Moderate to high. Operating heavy equipment is not aerobically demanding but the work environment — dust, heat, cold, vibration — takes a toll. Loading and setup work is physical.
High. Engineer officers are expected to maintain combat arms physical standards. Field exercises involve hands-on construction, demolition, and obstacle operations alongside your soldiers.
Horizontal construction engineer is one of the most directly translatable MOSs in the Army. You operate the same heavy equipment used in civilian construction — dozers, graders, excavators — and the skills transfer one-to-one. The recruiter will tell you about building roads and airfields, and that's accurate. What they might not emphasize: garrison can be slow when there are no construction projects, and you might spend weeks doing maintenance and area beautification instead of operating equipment. Deployment is where 12Ns thrive — building real infrastructure in austere environments is genuinely rewarding work. The civilian pay for heavy equipment operators is excellent, especially in union markets, and the demand is constant.
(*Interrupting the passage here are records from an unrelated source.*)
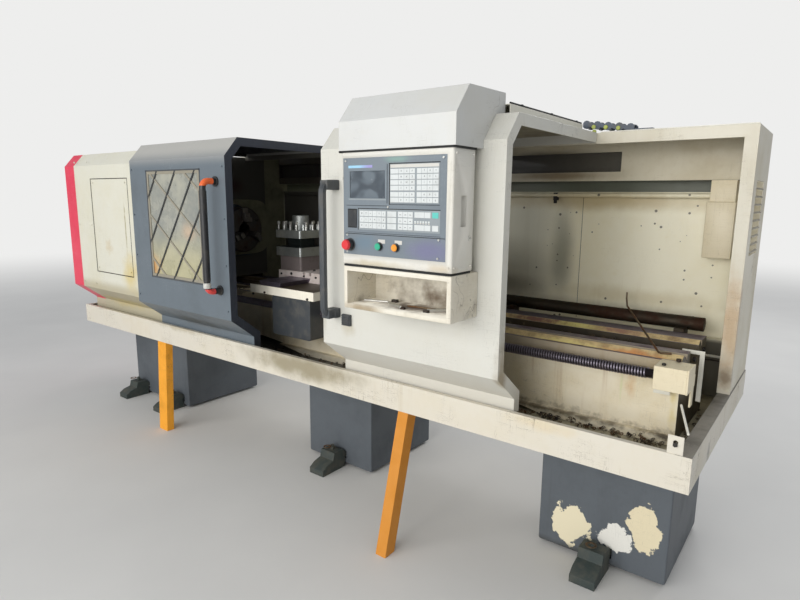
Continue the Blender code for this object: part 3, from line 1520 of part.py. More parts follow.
def back_wall():
    """Fold the back wall, with its ledge, stiffening ribs and hanging rail."""
    low, high = COVER_X[1] + GAP, GUARD_OUTER_X - GUARD_FLANGE - GAP
    line = [
        (WALL_Y, WALL_TOP_Z),
        (WALL_Y, LEDGE_Z),
        (WALL_Y - LEDGE_RUN, LEDGE_Z),
        (WALL_Y - LEDGE_RUN, SEAT_Z),
    ]
    sheet = prism("back_wall_sheet", band(line, SHEET), low, high, "yz")
    ribs = blocks(
        "back_wall_ribs",
        [
            (
                (x - WALL_RIB_WIDTH / 2, WALL_Y + SHEET / 2, LEDGE_Z + WALL_RIB_WIDTH),
                (x + WALL_RIB_WIDTH / 2, WALL_Y + WALL_RIB_DEPTH, WALL_TOP_Z - WALL_RIB_WIDTH),
            )
            for x in spread(WALL_RIB_COUNT, low + WALL_RIB_WIDTH, high - WALL_RIB_WIDTH)
        ],
    )
    rail_y = WALL_Y - RAIL_STAND
    rail = rods(
        "back_wall_rail",
        [(0, rail_y, RAIL_Z)],
        RAIL_RADIUS,
        low + WALL_RIB_WIDTH,
        high - OVERRUN,
        "x",
        SLIM_STEPS,
    )
    lugs = blocks(
        "back_wall_lugs",
        [
            ((x - RAIL_RADIUS, rail_y, RAIL_Z - SHEET), (x + RAIL_RADIUS, WALL_Y + SHEET / 2, RAIL_Z + SHEET))
            for x in spread(WALL_RIB_COUNT, low + 2 * WALL_RIB_WIDTH, high - 2 * WALL_RIB_WIDTH)
        ],
    )
    keep("back_wall", united(sheet, ribs, rail, lugs), CREAM_PAINT)


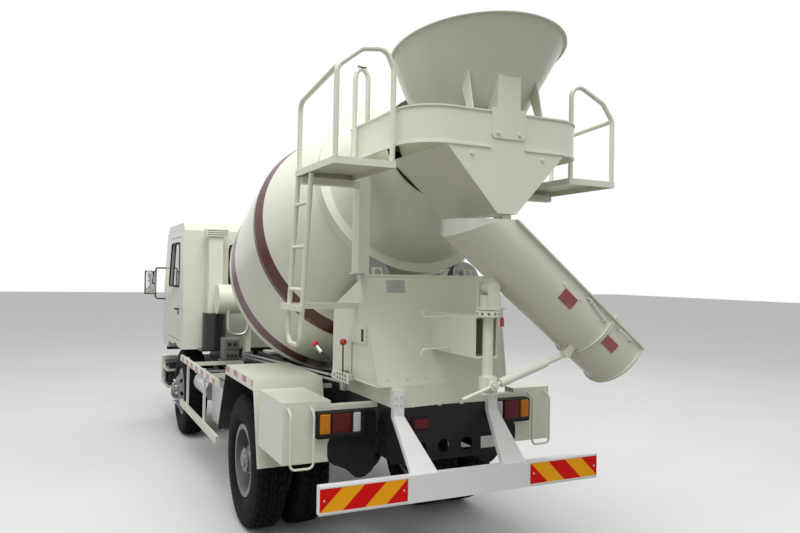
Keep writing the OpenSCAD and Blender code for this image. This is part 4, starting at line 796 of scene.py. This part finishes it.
class MIXER_OT_wheel_fittings(Operator):
    """Nuts, hub caps and valves on the rims"""

    bl_idname = "mixer.wheel_fittings"
    bl_label = "Wheel fittings"

    def execute(self, context):
        across = context.scene.mixer_sizes.nut_across
        angle = np.arange(10) * np.pi / 5
        spoke = np.stack([np.cos(angle), np.zeros(10), np.sin(angle)], 1)
        valve = np.array([math.cos(0.3), 0.0, math.sin(0.3)])
        for name, body, x, y, side in WHEELS:
            if "inner" in name:
                continue
            out = np.array([0.0, side, 0.0])
            centre = np.array([x, y, AXLE_Z])
            front = "front" in name
            face = DISC_FACE if front else -DISC_FACE + 12.0
            nuts = centre + out * face + spoke * 140
            stud = turned([(10, 0), (10, across * 1.15), (8, across * 1.3)], (0, 0, 0), UP, 12)
            fittings = Form(bolts(nuts, out, across, across * 0.8), copies(stud, facing(out), nuts))
            piece("wheel_nuts_" + name, fittings, ZINC, body)
            if front:
                cap = [(84, 201), (84, 203), (78, 206), (70, 207), (66, 216), (55, 226), (35, 232), (12, 234)]
                ring, height = centre + out * 201.5 + spoke[::2] * 62.0, 14.0
            else:
                cap = [(88, 88), (96, 90), (96, 96), (84, 99), (60, 101), (56, 112), (50, 117), (30, 119),
                       (10, 120)]
                ring, height = centre + out * 98.5 + spoke * 76.0, 8.0
            piece("hub_cap_" + name, Form(turned(cap, centre, out, 40)), HUB_PAINT, body, 25.0)
            piece("hub_bolts_" + name, Form(bolts(ring, out, 13.0, height)), ZINC, body)
            foot = centre + out * (face - 25.0) + valve * 215
            stem = rounded([foot, foot + out * 35, foot + out * 60 - valve * 30], 20)
            end = turned([(5.5, -6), (5.5, 8), (4, 10)], stem[-1], stem[-1] - stem[-2], 10)
            piece("valve_" + name, Form(tube(stem, 8.0, (0.0, 1.0, 0.3)), end), ZINC, body)
        return {"FINISHED"}


# Rear end

def on_back(width, height, thick, x, y, z, radius=6.0):
    """A plate on a face that looks to the rear, about its middle."""
    return plate(width, height, thick, (x, y, z), RIGHT, UP, radius)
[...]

This is a blue-collar MOS with a clear, well-paying civilian path.
Engineer officer is one of the most versatile branches in the Army. You do everything from blowing things up to building them, and the breadth of experience is genuinely unique. What the recruiter won't emphasize: the engineer branch is split between combat engineers (tactical, field-focused) and construction engineers (project-based, more technical), and your career will lean one direction based on your assignments. Combat engineer assignments are physically demanding and operationally exciting. Construction assignments involve real project management of multi-million dollar builds. The civilian translation is among the best for combat arms officers: construction management, civil engineering firms, and project management roles all value the engineer officer skill set. If you have an engineering degree, the PE license plus military experience is an extraordinarily strong combination.